Parties united against the spread of paramilitary flags in Larne

Flags in Larne Main Street. INLT 26-390-PR
Flags in Larne Main Street. INLT 26-390-PR

Politicians across the divide have united in their condemnation of the erection of paramilitary flags in Larne.

Flags representing illegal loyalist organisations have appeared on lampposts in parts of the town in recent weeks – a development which has been decried by local councillors across the board.

The proliferation of these flags has caused such a stir that Larne’s Mid and East Antrim unionist councillors felt compelled to issue a cross-party statement, in which they described the development as “retrograde and deeply worrying”.

The statement from the DUP, UUP and TUV added: “This is not a legitimate display of culture or tradition, and does nothing for the image of the borough or its economic prospects.

“We support the proper flying of our national flag- the Union Flag, as well as the display of traditional Orange symbols on the Twelfth parade route, but we would appeal to those who put the paramilitary flags up to take them down again.

“We stress that we are not arguing against the erection of flags but that we want to see the flags which have been put up replaced with Union flags, Ulster banners and Orange standards which would be fitting for the town during the Twelfth celebrations.

“We also make clear that we repudiate the actions of the PSNI in South Belfast where they have removed legitimate flags which celebrated the culture and identity of the community. This foolish behaviour has helped create this situation.”

Meanwhile, PUP representative Jonathan Hodge said it is important to distinguish between flags which are historical and commemorative and those which are not.

He added: “Any flags that have the name of the UVF or YCV are either dated 1912, or relate to specific battles or events during the Great War.

“When the issue of those flags which are not commemorative or historical has been dealt with, then we will be in a better position to discuss other flags that have been erected around the town.

“It is important that a consensus is developed around the flying of flags that recognises the rights of loyalists to celebrate their culture and commemorate important events.”

Mayor of Larne, SDLP Councillor Martin Wilson told the Times: “People have been working hard to make Larne a more friendly place for everyone and this development is not conducive to that.

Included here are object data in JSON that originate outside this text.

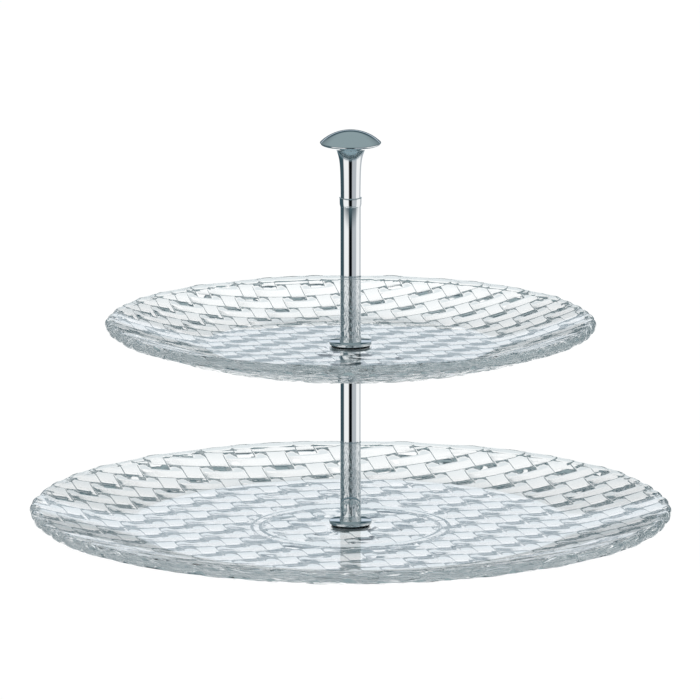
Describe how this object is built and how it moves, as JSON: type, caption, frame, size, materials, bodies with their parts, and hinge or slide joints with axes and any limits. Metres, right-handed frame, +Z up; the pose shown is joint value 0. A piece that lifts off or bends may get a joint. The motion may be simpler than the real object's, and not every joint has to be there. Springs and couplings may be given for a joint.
{
  "type": "tiered cake stand",
  "caption": "Tiered cake stand with round pressed-glass dishes in a basket-weave relief, clamped on a slim chromed pole with a mushroom-shaped lifting finial.",
  "frame": {"origin": "on the table, under the middle of the lower dish's foot ring", "axes": "+Z up the pole to the finial; X and Y level"},
  "size_m": [0.32, 0.32, 0.2088],
  "materials": {
    "pressed_glass": "clear pressed glass, polished",
    "chrome": "mirror chrome plating",
    "steel": "bright zinc-plated steel",
    "brass": "turned brass",
    "clear_plastic": "clear soft plastic"
  },
  "bodies": {
    "base": {"lower_plate": "pressed_glass", "base_screw": "steel", "base_washer": "clear_plastic", "lower_seat_gasket": "clear_plastic"},
    "lower_flange": {"lower_disc": "chrome"},
    "lower_pole": {"lower_foot_collar": "chrome", "lower_foot_insert": "brass", "lower_rod": "chrome", "lower_top_insert": "brass", "upper_stud": "steel", "upper_rest_disc": "chrome", "upper_rest_gasket": "clear_plastic"},
    "upper_tier": {"upper_plate": "pressed_glass", "upper_seat_gasket": "clear_plastic"},
    "upper_flange": {"upper_disc": "chrome"},
    "upper_pole": {"upper_foot_collar": "chrome", "upper_foot_insert": "brass", "upper_rod": "chrome", "upper_top_insert": "brass", "finial_stud": "steel"},
    "top_ring": {"finial_ring": "chrome"},
    "knob": {"finial": "chrome"}
  },
  "joints": [
    {"name": "lower_pole_lift", "type": "slide", "parent": "base", "child": "lower_flange", "axis": [0, 0, 1], "range_m": [0, 0.0075]},
    {"name": "lower_pole_turn", "type": "hinge", "parent": "lower_flange", "child": "lower_pole", "pos_m": [0, 0, 0.0137], "axis": [0, 0, 1], "range_deg": [0, 2700]},
    {"name": "upper_plate_turn", "type": "hinge", "parent": "lower_pole", "child": "upper_tier", "pos_m": [0, 0, 0.0952], "axis": [0, 0, 1], "continuous": true},
    {"name": "upper_pole_lift", "type": "slide", "parent": "lower_pole", "child": "upper_flange", "axis": [0, 0, 1], "range_m": [0, 0.0075]},
    {"name": "upper_pole_turn", "type": "hinge", "parent": "upper_flange", "child": "upper_pole", "pos_m": [0, 0, 0.1046], "axis": [0, 0, 1], "range_deg": [0, 2700]},
    {"name": "finial_lift", "type": "slide", "parent": "upper_pole", "child": "top_ring", "axis": [0, 0, 1], "range_m": [0, 0.0075]},
    {"name": "finial_turn", "type": "hinge", "parent": "top_ring", "child": "knob", "pos_m": [0, 0, 0.175], "axis": [0, 0, 1], "range_deg": [0, 2700]}
  ],
  "couplings": [
    {"joint": "lower_pole_turn", "follows": "lower_pole_lift", "rad_per_m": 6283.2},
    {"joint": "upper_pole_turn", "follows": "upper_pole_lift", "rad_per_m": 6283.2},
    {"joint": "finial_turn", "follows": "finial_lift", "rad_per_m": 6283.2}
  ]
}
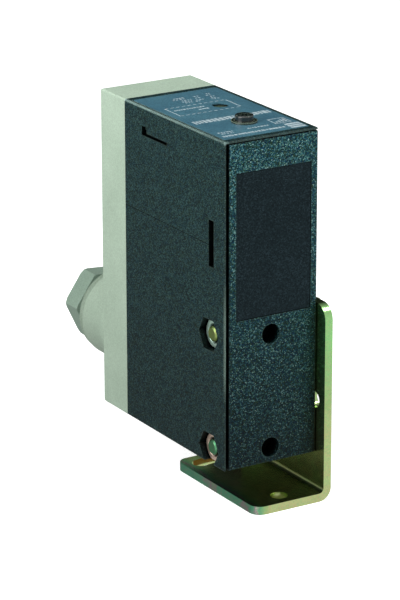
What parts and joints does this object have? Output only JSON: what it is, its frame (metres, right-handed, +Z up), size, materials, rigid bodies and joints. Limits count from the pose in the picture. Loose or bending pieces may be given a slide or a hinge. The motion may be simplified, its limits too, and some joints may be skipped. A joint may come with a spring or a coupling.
{
  "type": "photoelectric sensor",
  "caption": "Compact block-shaped photoelectric sensor with top adjuster, rear wiring cover with cable gland, and an L-shaped steel mounting bracket.",
  "frame": {"origin": "centre of the bracket foot's two-hole pitch, on the underside of the foot", "axes": "+Z up along the sensor's height, -Y out of the optical front, +X towards the bracket's upright, +Y along the cable gland"},
  "size_m": [0.0341, 0.091, 0.0989],
  "materials": {
    "body_black": "satin moulded black plastic",
    "bezel_black": "coarse spark-eroded black plastic",
    "daylight_filter": "smooth infrared-pass filter, nearly black",
    "gasket_foam": "closed-cell foam",
    "lens_clear": "clear moulded acrylic",
    "chassis_black": "matt black light trap",
    "board_green": "solder resist",
    "led_clear": "blue-tinted clear epoxy",
    "photodiode_black": "dark epoxy",
    "shield_tin": "tinned sheet",
    "header_black": "black nylon",
    "relay_blue": "blue relay case",
    "capacitor_sleeve": "shrink sleeve",
    "varistor_blue": "dipped epoxy",
    "trimmer_white": "white trimmer case",
    "led_amber": "tinted diffused epoxy",
    "terminal_grey": "grey polyamide",
    "terminal_zinc": "zinc plated",
    "label_blue": "printed blue-grey plate",
    "led_window_olive": "smoked translucent plastic",
    "ring_dark": "dark moulded collar",
    "spindle_dark": "dark moulded adjuster",
    "cover_grey": "pale grey-green moulded plastic",
    "gasket_black": "cover seal",
    "cover_screw_zinc": "zinc plated",
    "seal_rubber": "neoprene ring",
    "thrust_zinc": "zinc plated",
    "gland_grey": "pale grey-green moulded plastic",
    "bracket_chromate": "yellow chromate zinc plate",
    "screw_zinc": "zinc plated"
  },
  "bodies": {
    "housing": {"adjuster_ring": "ring_dark", "board_header": "header_black", "body_shell": "body_black", "bracket_nuts": "screw_zinc", "bracket_screws": "screw_zinc", "cover_gasket": "gasket_black", "cover_screws": "cover_screw_zinc", "emitter_led": "led_clear", "filter_window": "daylight_filter", "flat_washers": "screw_zinc", "front_bezel": "bezel_black", "gland_seal": "seal_rubber", "indicator_led": "led_amber", "label_plate": "label_blue", "led_window": "led_window_olive", "lens_plate": "lens_clear", "main_board": "board_green", "mounting_bracket": "bracket_chromate", "optics_board": "board_green", "optics_chassis": "chassis_black", "output_relay": "relay_blue", "potentiometer_body": "trimmer_white", "rear_cover": "cover_grey", "receiver_photodiode": "photodiode_black", "receiver_shield": "shield_tin", "reservoir_capacitor": "capacitor_sleeve", "spring_washers": "screw_zinc", "surge_varistor": "varistor_blue", "terminal_block": "terminal_grey", "terminal_screws": "terminal_zinc", "top_board": "board_green", "window_gasket": "gasket_foam"},
    "adjuster": {"sensitivity_spindle": "spindle_dark"},
    "gland_slider": {"gland_thrust_ring": "thrust_zinc"},
    "gland_screw": {"gland_nut": "gland_grey"}
  },
  "joints": [
    {"name": "sensitivity_turn", "type": "hinge", "parent": "housing", "child": "adjuster", "pos_m": [-0.0025, -0.002, 0.097], "axis": [0, 0, 1], "range_deg": [-135, 135]},
    {"name": "gland_feed", "type": "slide", "parent": "housing", "child": "gland_slider", "axis": [0, -1, 0], "range_m": [0, 0.0036]},
    {"name": "gland_turn", "type": "hinge", "parent": "gland_slider", "child": "gland_screw", "pos_m": [-0.003, 0.066, 0.0304], "axis": [0, -1, 0], "range_deg": [0, 864.1]}
  ],
  "couplings": [
    {"joint": "gland_turn", "follows": "gland_feed", "rad_per_m": 4188.8}
  ]
}
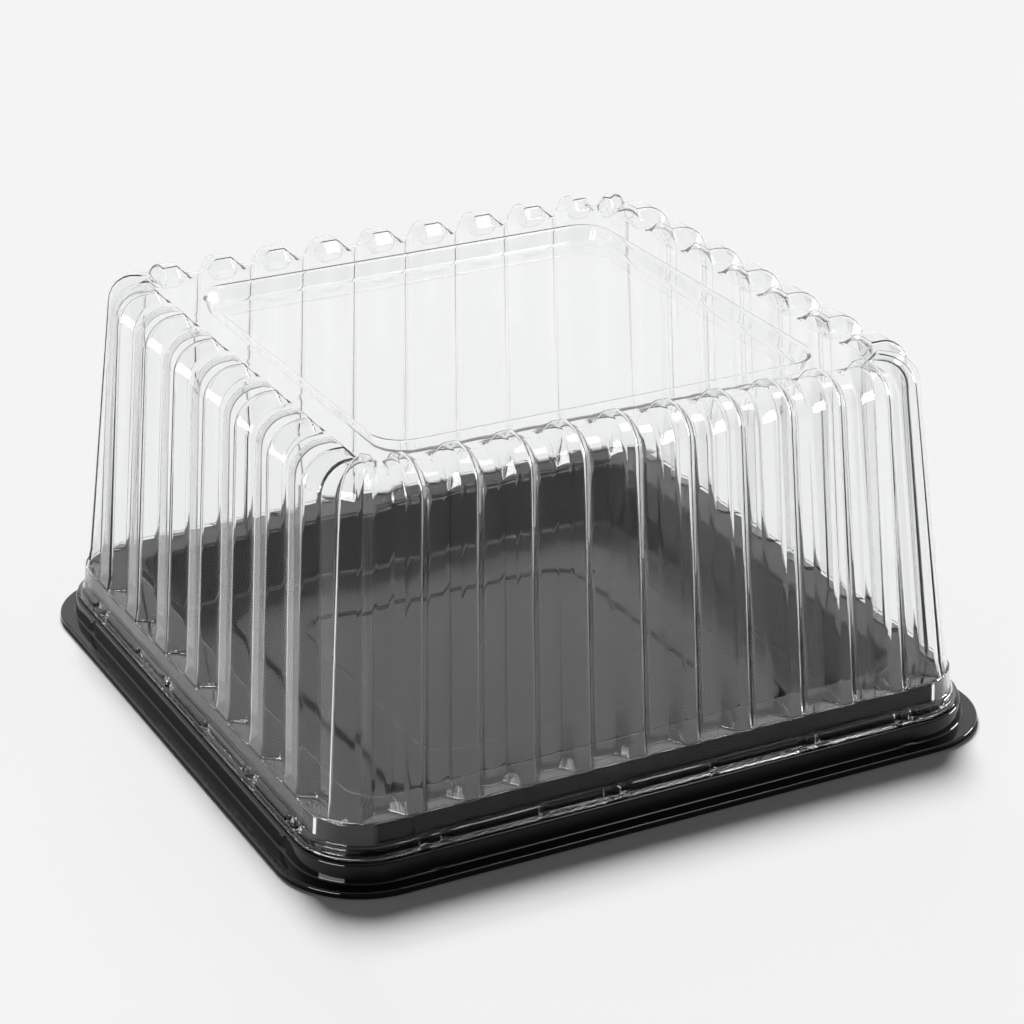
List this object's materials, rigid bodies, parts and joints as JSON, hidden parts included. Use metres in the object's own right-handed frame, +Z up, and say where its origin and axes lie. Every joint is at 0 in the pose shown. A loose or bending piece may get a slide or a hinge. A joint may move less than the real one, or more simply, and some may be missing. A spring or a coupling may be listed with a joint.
{
  "type": "cake box with lift-off dome",
  "caption": "Square stepped black tray with a raised floor, under a clear fluted dome that snaps over the tray's rim and lifts off.",
  "frame": {"origin": "centre of the tray's footprint, on the surface that it stands on", "axes": "+Z up through the middle of the dome; -Y faces the front wall, which has the most ribs; +X to the right of the front wall"},
  "size_m": [0.261, 0.261, 0.134],
  "materials": {
    "black_sheet": "glossy black thermoformed polyester sheet",
    "clear_sheet": "clear glossy thermoformed polyester sheet"
  },
  "bodies": {
    "tray": {"base_tray": "black_sheet"},
    "lid": {"dome_lid": "clear_sheet"}
  },
  "joints": [
    {"name": "lid_lift", "type": "slide", "parent": "tray", "child": "lid", "axis": [0, 0, 1], "range_m": [0, 0.15]}
  ]
}
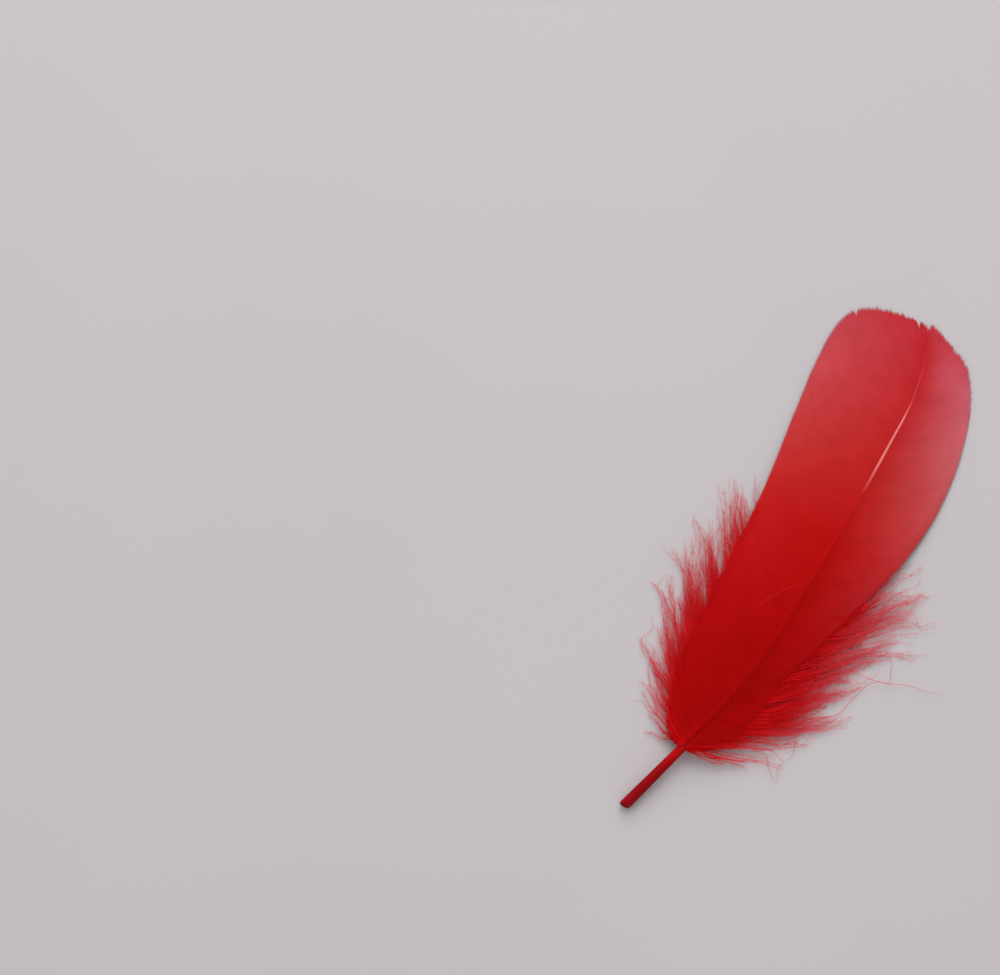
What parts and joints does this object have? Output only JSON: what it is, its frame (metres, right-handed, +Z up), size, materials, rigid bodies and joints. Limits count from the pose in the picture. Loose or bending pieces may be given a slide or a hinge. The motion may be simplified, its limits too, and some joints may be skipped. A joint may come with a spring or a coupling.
{
  "type": "goose feather",
  "caption": "Dyed goose feather lying flat, with a bare cut quill, a long tapering shaft, two curved vanes and loose downy barbs at the base.",
  "frame": {"origin": "middle of the feather's footprint, on the surface it lies on", "axes": "+Y runs along the feather from the cut quill to the tip, +Z is up out of its outer side, +X is to the right of the shaft seen from above with the tip away from the viewer"},
  "size_m": [0.0766, 0.1492, 0.0092],
  "materials": {
    "shaft_horn": "dyed horn: smooth, hard and slightly see-through, with a soft gloss",
    "vane_barbs": "dyed barbs hooked together in a smooth sheet with a faint silky sheen, paler towards the edges",
    "down_barbs": "dyed loose down, matt and deeply coloured, with hair-fine ends"
  },
  "bodies": {
    "root": {"shaft": "shaft_horn", "left_vane": "vane_barbs", "right_vane": "vane_barbs", "left_down": "down_barbs", "right_down": "down_barbs"}
  },
  "joints": []
}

“However, condemnation alone will not solve this problem; there needs to be dialogue. We need to find out what grievance these people have which led to these flags being put up.”

Sinn Fein MLA for east Antrim, Oliver McMullan said the erection of these flags was creating “an atmosphere of intimidation”.

He also claimed the situation was causing “economic difficulties” for traders in the town centre, adding: “The area is gaining a reputation of intolerance and traders are suffering as people decide to shop elsewhere.”

Alliance Councillor Gerardine Mulvenna added: “The erection of these flags flies in the face of recent attempts to try and create a shared and inclusive space in Larne.”